### MATERIAL TO PROCESS
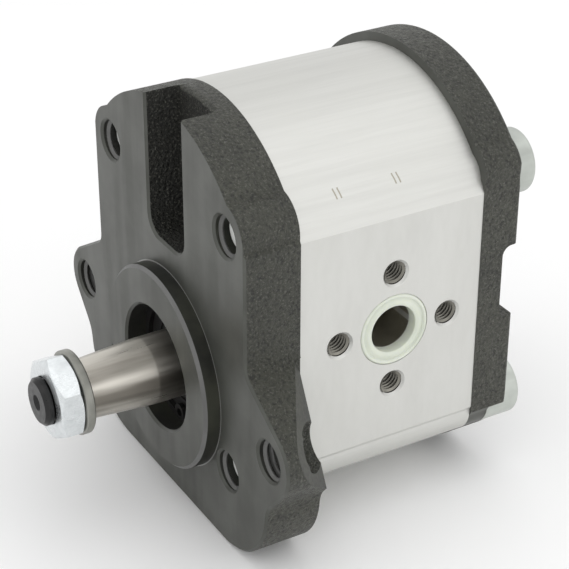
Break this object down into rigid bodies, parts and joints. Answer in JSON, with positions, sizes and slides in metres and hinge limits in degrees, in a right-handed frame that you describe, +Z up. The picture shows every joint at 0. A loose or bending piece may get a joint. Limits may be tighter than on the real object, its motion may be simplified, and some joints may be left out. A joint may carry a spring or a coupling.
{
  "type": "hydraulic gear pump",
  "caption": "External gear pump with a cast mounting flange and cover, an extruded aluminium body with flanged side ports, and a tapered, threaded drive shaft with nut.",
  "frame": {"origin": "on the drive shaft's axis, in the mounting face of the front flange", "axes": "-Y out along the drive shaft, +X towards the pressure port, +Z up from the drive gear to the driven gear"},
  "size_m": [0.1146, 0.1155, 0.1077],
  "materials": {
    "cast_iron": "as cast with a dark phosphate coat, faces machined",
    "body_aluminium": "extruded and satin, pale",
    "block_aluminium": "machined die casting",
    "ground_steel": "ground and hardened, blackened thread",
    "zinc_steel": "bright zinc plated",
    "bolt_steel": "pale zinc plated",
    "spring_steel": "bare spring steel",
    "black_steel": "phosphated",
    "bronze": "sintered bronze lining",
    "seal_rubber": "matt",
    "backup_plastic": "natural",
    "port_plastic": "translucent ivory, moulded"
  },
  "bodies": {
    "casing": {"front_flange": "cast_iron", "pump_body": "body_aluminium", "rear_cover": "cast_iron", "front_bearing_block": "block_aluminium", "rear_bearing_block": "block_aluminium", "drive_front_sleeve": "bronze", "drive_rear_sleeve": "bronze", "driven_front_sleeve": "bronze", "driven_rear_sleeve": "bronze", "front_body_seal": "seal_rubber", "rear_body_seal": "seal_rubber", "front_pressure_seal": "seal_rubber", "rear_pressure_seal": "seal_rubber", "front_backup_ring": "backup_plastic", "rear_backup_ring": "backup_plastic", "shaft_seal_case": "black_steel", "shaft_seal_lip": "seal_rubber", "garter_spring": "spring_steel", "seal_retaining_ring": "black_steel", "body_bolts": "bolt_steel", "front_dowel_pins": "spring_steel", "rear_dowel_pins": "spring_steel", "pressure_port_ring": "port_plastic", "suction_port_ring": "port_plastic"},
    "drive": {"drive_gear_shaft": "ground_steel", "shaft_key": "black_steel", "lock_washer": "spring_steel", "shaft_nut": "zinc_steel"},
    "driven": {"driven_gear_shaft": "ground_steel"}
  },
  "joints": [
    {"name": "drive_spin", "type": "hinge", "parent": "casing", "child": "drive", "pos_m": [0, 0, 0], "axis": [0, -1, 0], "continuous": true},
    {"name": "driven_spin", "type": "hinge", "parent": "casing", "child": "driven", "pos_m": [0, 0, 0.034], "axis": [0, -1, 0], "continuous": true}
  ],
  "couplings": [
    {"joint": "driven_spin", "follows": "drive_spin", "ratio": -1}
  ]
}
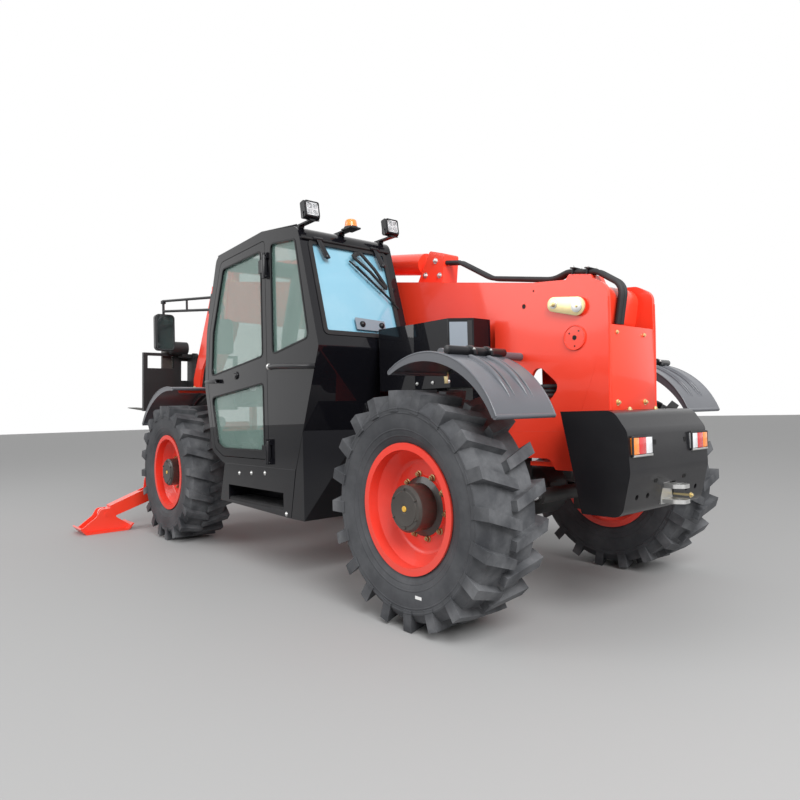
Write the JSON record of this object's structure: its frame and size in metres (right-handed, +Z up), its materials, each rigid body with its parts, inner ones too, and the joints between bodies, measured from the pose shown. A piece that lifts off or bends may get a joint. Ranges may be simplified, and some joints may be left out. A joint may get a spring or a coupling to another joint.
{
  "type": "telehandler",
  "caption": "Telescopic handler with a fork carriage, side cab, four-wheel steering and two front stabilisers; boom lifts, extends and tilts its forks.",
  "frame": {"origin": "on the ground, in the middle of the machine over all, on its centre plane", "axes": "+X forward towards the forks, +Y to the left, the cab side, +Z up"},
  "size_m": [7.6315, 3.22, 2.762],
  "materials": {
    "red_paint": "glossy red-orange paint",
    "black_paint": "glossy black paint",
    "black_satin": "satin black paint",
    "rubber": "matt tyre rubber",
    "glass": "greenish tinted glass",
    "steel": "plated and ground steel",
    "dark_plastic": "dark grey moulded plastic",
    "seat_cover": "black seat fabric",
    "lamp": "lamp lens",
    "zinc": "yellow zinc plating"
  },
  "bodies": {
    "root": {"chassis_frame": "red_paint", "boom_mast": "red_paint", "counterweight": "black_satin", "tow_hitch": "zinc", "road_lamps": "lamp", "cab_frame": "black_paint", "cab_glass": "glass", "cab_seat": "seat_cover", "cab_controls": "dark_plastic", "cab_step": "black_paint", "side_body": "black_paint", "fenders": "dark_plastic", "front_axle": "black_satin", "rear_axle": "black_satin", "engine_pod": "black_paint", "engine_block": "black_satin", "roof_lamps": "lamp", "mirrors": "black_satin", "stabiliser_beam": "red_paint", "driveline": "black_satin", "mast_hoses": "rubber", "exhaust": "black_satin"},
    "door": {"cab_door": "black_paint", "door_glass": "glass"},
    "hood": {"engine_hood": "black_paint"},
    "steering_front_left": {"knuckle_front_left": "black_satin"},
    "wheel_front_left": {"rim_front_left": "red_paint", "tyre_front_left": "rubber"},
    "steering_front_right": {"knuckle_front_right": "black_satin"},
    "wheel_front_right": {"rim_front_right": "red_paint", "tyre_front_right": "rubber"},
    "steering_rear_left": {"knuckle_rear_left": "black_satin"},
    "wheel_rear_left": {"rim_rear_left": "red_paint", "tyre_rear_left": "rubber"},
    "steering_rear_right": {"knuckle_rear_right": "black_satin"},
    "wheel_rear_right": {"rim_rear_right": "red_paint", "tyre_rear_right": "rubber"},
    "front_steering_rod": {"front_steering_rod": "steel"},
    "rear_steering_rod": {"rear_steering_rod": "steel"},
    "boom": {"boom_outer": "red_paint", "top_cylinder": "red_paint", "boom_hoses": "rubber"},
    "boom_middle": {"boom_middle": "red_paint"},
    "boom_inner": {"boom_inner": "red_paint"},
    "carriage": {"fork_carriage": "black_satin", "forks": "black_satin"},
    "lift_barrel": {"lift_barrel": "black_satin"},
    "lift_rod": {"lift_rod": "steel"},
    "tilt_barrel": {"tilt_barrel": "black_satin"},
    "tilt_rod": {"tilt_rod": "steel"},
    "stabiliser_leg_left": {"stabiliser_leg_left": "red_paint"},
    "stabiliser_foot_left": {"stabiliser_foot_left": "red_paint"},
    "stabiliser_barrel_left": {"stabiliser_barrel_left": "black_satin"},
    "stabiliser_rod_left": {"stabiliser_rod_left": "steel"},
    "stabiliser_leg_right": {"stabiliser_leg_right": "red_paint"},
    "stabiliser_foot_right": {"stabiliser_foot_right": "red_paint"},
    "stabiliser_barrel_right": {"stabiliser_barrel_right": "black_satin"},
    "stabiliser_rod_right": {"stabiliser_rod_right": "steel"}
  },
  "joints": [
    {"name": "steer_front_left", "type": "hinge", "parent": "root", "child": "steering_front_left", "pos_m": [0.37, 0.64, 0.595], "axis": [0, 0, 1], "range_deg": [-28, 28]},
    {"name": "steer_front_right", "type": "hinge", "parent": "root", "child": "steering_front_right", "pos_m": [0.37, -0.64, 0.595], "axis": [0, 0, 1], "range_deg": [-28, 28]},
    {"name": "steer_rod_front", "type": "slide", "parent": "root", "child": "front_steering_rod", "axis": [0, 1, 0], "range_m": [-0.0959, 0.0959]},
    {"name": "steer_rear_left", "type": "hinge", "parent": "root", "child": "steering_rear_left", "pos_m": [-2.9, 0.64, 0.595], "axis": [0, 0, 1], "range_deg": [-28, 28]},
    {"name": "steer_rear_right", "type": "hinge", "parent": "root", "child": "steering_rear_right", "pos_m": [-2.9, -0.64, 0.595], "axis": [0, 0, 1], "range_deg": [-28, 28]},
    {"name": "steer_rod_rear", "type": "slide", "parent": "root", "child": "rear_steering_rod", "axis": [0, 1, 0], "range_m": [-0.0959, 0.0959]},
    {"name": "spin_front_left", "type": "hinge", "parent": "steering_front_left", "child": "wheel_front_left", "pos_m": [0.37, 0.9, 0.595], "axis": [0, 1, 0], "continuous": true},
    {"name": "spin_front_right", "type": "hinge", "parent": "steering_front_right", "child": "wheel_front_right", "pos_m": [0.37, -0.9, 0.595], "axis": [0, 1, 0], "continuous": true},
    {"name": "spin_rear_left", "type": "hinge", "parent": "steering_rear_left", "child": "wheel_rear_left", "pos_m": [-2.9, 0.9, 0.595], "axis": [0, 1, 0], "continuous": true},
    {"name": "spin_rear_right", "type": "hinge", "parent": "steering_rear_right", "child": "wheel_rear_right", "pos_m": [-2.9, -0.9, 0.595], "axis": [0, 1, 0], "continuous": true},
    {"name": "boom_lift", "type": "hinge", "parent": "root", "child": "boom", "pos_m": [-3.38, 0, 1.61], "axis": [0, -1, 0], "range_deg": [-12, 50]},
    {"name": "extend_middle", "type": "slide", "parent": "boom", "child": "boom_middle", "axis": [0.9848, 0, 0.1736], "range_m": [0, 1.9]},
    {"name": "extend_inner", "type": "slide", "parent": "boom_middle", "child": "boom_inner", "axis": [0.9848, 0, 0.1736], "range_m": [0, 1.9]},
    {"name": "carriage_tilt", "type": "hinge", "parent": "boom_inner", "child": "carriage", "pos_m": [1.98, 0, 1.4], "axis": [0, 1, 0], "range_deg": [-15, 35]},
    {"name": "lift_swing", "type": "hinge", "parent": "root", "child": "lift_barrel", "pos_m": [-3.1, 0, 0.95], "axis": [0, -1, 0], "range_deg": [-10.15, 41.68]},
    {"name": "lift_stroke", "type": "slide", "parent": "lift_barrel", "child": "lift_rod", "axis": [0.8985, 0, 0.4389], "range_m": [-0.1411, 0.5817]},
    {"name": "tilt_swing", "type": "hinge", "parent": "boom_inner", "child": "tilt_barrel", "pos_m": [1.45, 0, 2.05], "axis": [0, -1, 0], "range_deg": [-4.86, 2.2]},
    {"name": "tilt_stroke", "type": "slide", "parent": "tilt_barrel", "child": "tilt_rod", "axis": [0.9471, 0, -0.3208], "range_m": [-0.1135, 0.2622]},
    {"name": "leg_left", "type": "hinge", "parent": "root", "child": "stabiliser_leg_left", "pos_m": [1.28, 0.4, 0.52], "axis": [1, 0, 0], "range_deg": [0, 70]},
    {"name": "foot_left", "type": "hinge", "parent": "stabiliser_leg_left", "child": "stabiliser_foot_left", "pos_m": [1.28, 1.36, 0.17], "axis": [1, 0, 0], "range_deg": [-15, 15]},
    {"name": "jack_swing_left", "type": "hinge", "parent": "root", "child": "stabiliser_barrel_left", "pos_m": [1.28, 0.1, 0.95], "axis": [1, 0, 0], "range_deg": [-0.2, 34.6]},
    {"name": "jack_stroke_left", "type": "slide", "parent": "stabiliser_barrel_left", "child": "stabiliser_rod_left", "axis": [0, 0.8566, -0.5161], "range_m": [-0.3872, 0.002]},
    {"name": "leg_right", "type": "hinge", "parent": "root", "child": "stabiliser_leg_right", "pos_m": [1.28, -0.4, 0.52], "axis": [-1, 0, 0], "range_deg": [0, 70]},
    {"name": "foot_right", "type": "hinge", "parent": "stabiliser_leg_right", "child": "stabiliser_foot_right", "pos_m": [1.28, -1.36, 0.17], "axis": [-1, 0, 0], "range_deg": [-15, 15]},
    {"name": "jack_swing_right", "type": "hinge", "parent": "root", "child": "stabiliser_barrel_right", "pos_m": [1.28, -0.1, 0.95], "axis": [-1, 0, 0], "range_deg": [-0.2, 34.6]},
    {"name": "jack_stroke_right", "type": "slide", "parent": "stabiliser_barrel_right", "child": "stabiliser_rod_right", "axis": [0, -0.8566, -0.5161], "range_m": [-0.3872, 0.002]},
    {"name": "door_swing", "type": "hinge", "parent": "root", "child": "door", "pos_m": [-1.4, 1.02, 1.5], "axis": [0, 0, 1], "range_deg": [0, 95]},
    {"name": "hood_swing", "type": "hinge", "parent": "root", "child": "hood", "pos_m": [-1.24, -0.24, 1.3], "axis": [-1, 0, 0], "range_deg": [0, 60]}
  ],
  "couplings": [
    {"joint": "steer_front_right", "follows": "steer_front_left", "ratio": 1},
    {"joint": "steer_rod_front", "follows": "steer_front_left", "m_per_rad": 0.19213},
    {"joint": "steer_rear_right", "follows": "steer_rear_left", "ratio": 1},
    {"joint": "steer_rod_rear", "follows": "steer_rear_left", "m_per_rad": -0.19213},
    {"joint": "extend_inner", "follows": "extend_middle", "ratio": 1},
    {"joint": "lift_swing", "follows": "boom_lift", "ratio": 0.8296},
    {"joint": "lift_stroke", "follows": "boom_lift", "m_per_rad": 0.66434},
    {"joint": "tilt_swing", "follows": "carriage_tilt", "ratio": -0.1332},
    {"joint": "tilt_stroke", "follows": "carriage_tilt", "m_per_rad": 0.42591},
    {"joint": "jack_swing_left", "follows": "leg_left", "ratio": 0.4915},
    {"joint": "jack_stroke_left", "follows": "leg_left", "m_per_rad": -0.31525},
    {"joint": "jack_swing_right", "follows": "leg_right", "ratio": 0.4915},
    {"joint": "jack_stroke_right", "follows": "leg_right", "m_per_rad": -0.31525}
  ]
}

### EXERCISE DESCRIPTION
Each line above that holds the string "this" should be copied and shown.

### RESPONSE BELOW
Break this object down into rigid bodies, parts and joints. Answer in JSON, with positions, sizes and slides in metres and hinge limits in degrees, in a right-handed frame that you describe, +Z up. The picture shows every joint at 0. A loose or bending piece may get a joint. Limits may be tighter than on the real object, its motion may be simplified, and some joints may be left out. A joint may carry a spring or a coupling.
Write the JSON record of this object's structure: its frame and size in metres (right-handed, +Z up), its materials, each rigid body with its parts, inner ones too, and the joints between bodies, measured from the pose shown. A piece that lifts off or bends may get a joint. Ranges may be simplified, and some joints may be left out. A joint may get a spring or a coupling to another joint.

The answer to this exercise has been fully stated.